Maximizing deductions and credits means lowering the tax you owe by taking full advantage of all the available breaks. Deductions reduce your taxable income, while credits reduce your actual tax bill dollar for dollar. When used strategically, they can significantly improve your financial outcome each year. However, many people leave money on the table simply because they follow outdated advice or rely on tax software to find answers that require real-world context.
Here are 7 tactical strategies to help you maximize deductions and credits in 2025.
1. Don’t Wait Until Tax Season – Start in Q2
Tax strategy isn’t a year-end activity.
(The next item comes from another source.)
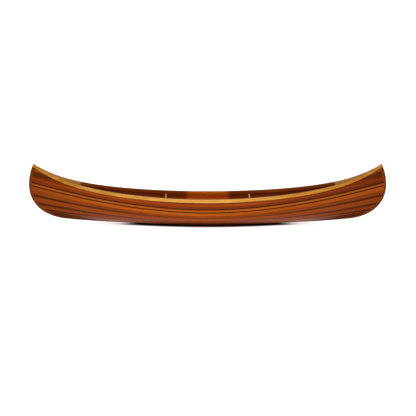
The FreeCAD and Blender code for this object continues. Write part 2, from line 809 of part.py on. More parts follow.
def bolt(x, y, slack=0.0):
    """A bolt whose head is let in flush with the gunwale; with slack it is the tool for its hole."""
    head_z = bolt_top - size("bolt_head_height")
    end_z = nut_z - size("bolt_end")
    shank = Part.makeCylinder(size("bolt_diameter") / 2, head_z - end_z, Vector(x, y, end_z))
    head_height = size("bolt_head_height") + slack
    head = Part.makeCylinder(size("bolt_head_diameter") / 2, head_height, Vector(x, y, head_z))
    return shank.fuse(head).removeSplitter()


def bore(x, y, z):
    """The tool for a bolt's hole through something thin that starts at a height."""
    return Part.makeCylinder(size("bolt_diameter") / 2, 2 * CLEAR, Vector(x, y, z - CLEAR))


def washer(x, y):
    disc = Part.makeCylinder(size("washer_diameter") / 2, size("washer_thickness"), Vector(x, y, washer_z))
    return disc.cut(bore(x, y, washer_z))


def nut(x, y):
    corner = size("nut_width") / math.sqrt(3)
    ring = [Vector(x + corner * math.cos(k * math.pi / 3), y + corner * math.sin(k * math.pi / 3), nut_z)
            for k in range(7)]
    block = Part.Face(Part.makePolygon(ring)).extrude(Vector(0, 0, size("nut_height")))
    return block.cut(bore(x, y, nut_z))


group("thwart_bolts", [bolt(x, y) for x, y in BOLT_PLACES])
group("thwart_washers", [washer(x, y) for x, y in BOLT_PLACES])
group("thwart_nuts", [nut(x, y) for x, y in BOLT_PLACES])
for side, inwale in inwales.items():
    turn = 1 if side == "port" else -1
    for x, y in BOLT_PLACES:
        if y * turn > 0:
            inwale = inwale.cut(bolt(x, y, CLEAR))
    add(f"inwale_{side}", inwale)


# ---------------------------------------------------------------- seat

AFT = "sizes.seat_station - sizes.seat_length / 2"
FORE = "sizes.seat_station + sizes.seat_length / 2"
INNER = "sizes.seat_width / 2 - sizes.seat_rail_width"
SEAT_TOP = "sizes.seat_height + sizes.seat_rail_thickness"
SCREW_Y = "sizes.seat_half - sizes.riser_thickness / 2"
OPENING = "sizes.seat_length - 2 * sizes.seat_rail_width"
HOLE_EDGE = "(sizes.cane_rebate - sizes.reed_width)"


def box(name, lengths, corner):
    """A box whose sides and corner are expressions of the sheet."""
    made = doc.addObject("Part::Box", name)
    for side, expression in zip(("Length", "Width", "Height"), lengths):
        made.setExpression(side, expression)
    for axis, expression in zip("xyz", corner):
        made.setExpression(f"Placement.Base.{axis}", expression)
    return made


def screw_hole(name, x, y):
    """A countersunk hole, as a cone and a cylinder, for a seat screw."""
    shank = doc.addObject("Part::Cylinder", f"{name}_shank")
    shank.setExpression("Radius", "sizes.screw_diameter / 2")
    shank.setExpression("Height", "sizes.seat_rail_thickness + sizes.riser_height - sizes.screw_cover")
    head = doc.addObject("Part::Cone", f"{name}_head")
    head.setExpression("Radius1", "sizes.screw_diameter / 2")
    head.setExpression("Radius2", "sizes.screw_head_diameter / 2")
    head.setExpression("Height", "sizes.screw_diameter / 2")
    for item, z in ((shank, "sizes.seat_height - sizes.riser_height + sizes.screw_cover"),
                    (head, f"{SEAT_TOP} - sizes.screw_diameter / 2")):
        item.setExpression("Placement.Base.x", x)
        item.setExpression("Placement.Base.y", y)
        item.setExpression("Placement.Base.z", z)
    screw = doc.addObject("Part::MultiFuse", name)
    screw.Shapes = [shank, head]
    screw.Refine = True
    return screw


screws = {}
for end, x in (("front", f"{FORE} - sizes.seat_rail_width / 2"),
               ("rear", f"{AFT} + sizes.seat_rail_width / 2")):
    for side, y in (("port", f"({SCREW_Y})"), ("starboard", f"-({SCREW_Y})")):
        screws[end, side] = screw_hole(f"{end}_{side}_screw", x, y)

def inset_box(name, edge, height, z):
    """A box over the seat's opening that runs past the opening's sides by an edge."""
    return box(name, (f"{OPENING} + 2 * {edge}", f"2 * ({INNER} + {edge})", height),
               (f"{AFT} + sizes.seat_rail_width - {edge}", f"-({INNER} + {edge})", z))


cane_z = f"{SEAT_TOP} - sizes.cane_thickness - sizes.spline_height"
ledge = inset_box("seat_ledge", "sizes.cane_rebate",
                  f"sizes.cane_thickness + sizes.spline_height + {CLEAR}", cane_z)


def rebated(name, blank, tools):
    """A frame piece cut by the cane's ledge and its screw holes."""
    cut = blank
    for k, tool in enumerate(tools):
        step = doc.addObject("Part::Cut", name if k == len(tools) - 1 else f"{name}_cut_{k}")
        step.Base, step.Tool = cut, tool
        cut = step
    cut.Label = name
    nodes[name] = cut


for end, x in (("front", f"{FORE} - sizes.seat_rail_width"), ("rear", AFT)):
    blank = box(f"seat_{end}_blank",
                ("sizes.seat_rail_width", "2 * sizes.seat_half", "sizes.seat_rail_thickness"),
                (x, "-sizes.seat_half", "sizes.seat_height"))
    rebated(f"seat_{end}_rail", blank, [ledge, screws[end, "port"], screws[end, "starboard"]])
for side, y in (("port", INNER), ("starboard", "-sizes.seat_width / 2")):
    blank = box(f"seat_{side}_blank",
                (OPENING, "sizes.seat_rail_width", "sizes.seat_rail_thickness"),
                (f"{AFT} + sizes.seat_rail_width", y, "sizes.seat_height"))
    rebated(f"seat_side_rail_{side}", blank, [ledge])

cane = inset_box("seat_cane", "sizes.cane_rebate", "sizes.cane_thickness", cane_z)
cane.Label = "seat_cane"
nodes["seat_cane"] = cane
reed_blank = inset_box("seat_reed_blank", "sizes.cane_rebate", "sizes.spline_height",
                       f"{SEAT_TOP} - sizes.spline_height")
reed_hole = inset_box("seat_reed_hole", HOLE_EDGE, f"{2 * CLEAR}", f"{SEAT_TOP} - {CLEAR}")
rebated("seat_reed", reed_blank, [reed_hole])
doc.recompute()
group("seat_screws", [screws[key].Shape for key in sorted(screws)])


def riser(side):
    """The cleat glued to the planking that carries one end of the seat."""
    turn = 1 if side == "port" else -1
    top, foot = size("seat_height"), size("seat_height") - size("riser_height")
    first, last = seat_ends[0] - size("riser_overhang"), seat_ends[1] + size("riser_overhang")
    places = [first + (last - first) * k / 8 for k in range(9)]
    corners = [[], [], [], []]
    for x in places:
        high, low = inside_y(x, top), inside_y(x, foot)
        inner = size("seat_half") - size("riser_thickness")
        corners[0].append(Vector(x, turn * high, top))
        corners[1].append(Vector(x, turn * inner, top))
        corners[2].append(Vector(x, turn * inner, foot))
        corners[3].append(Vector(x, turn * low, foot))
    solid = bar(corners, places)
    for (end, at), screw in screws.items():
        if at == side:
            solid = solid.cut(screw.Shape)
    return solid


for side in SIDES:
    add(f"seat_riser_{side}", riser(side))


def finish():
    """Checks every object and writes each sub-part to its own file."""
    doc.recompute()
    for item in doc.Objects:
        if "Invalid" in item.State or "Error" in item.State:
            raise RuntimeError(f"{item.Name} failed: {item.State}")
    os.makedirs("parts", exist_ok=True)
    for name, item in nodes.items():
        shape = item.Shape
        if shape.isNull() or not shape.isValid():
            raise RuntimeError(f"{name} has no valid shape")
        shape.exportStep(f"parts/{name}.step")
        print(f"{name:32s} {len(shape.Solids)} solid(s) {shape.Volume / 1000:10.1f} cm3")


finish()
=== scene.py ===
# %% [markdown]
# # A strip-planked solo canoe
#
# The hull arrives as an exact frame of separate parts: planks, stems, gunwales, decks, thwarts and seat.
# Blender's job here is the finish. Each wooden part gets a varnished grain of its own, parts that hands
# touch get eased edges, and the seat gets a real woven cane sheet. Sizes are in metres, +X points to the
# bow, +Y to port, and the keel rests on the floor.

# %% Load the exact frame
import math

import bmesh
import bpy
from mathutils import Matrix, Vector
from mathutils.bvhtree import BVHTree


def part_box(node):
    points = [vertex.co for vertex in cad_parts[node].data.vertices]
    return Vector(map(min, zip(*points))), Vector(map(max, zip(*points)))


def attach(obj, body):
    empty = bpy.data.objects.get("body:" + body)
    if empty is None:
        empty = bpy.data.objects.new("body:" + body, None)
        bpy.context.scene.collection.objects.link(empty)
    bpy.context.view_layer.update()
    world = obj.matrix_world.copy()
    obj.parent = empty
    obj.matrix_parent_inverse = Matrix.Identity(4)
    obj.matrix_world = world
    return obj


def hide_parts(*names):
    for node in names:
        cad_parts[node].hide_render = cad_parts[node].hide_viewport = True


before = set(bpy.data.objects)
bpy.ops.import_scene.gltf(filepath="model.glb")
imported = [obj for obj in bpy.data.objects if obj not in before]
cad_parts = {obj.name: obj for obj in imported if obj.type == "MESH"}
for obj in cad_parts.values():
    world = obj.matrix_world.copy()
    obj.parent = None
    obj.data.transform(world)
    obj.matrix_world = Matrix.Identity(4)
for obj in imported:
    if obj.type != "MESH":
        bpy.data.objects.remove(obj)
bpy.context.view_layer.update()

# %% [markdown]
# ## Camera
#
# A long boat seen with a short lens bulges in the middle. A long lens from far away keeps the two ends the
# same size, as a catalogue view does. It looks square at the boat's side from a little above the gunwales,
# so the far gunwale and the decks just show.

# %% Place the camera
VIEW_WIDTH = 3.5525
VIEW_DISTANCE = 39.5
VIEW_ELEVATION = math.radians(6.7)
VIEW_TARGET = Vector((0.0035, 0.0, 0.137))
VIEW_END = 500.0
SENSOR = 36.0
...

The biggest deduction opportunities are by decisions that happen mid-year. Waiting until January to start gathering receipts is a passive approach. Instead, take an active role each quarter. Revisit your income sources, contributions, spending categories, and anticipated life changes. This is when you can course-correct, not when your CPA is rushing through hundreds of returns in March.
2. Convert Passive Income into Tax-Efficient Income
Passive income is often taxed more heavily than people realize. Rental income, for example, doesn’t qualify for many business deductions unless it’s structured correctly. The strategy? Reclassify where possible. If you’re a landlord, consider qualifying as a real estate professional to unlock business-level deductions. If you’re earning royalties or affiliate commissions, consider forming an entity and using a pass-through structure to reduce self-employment tax.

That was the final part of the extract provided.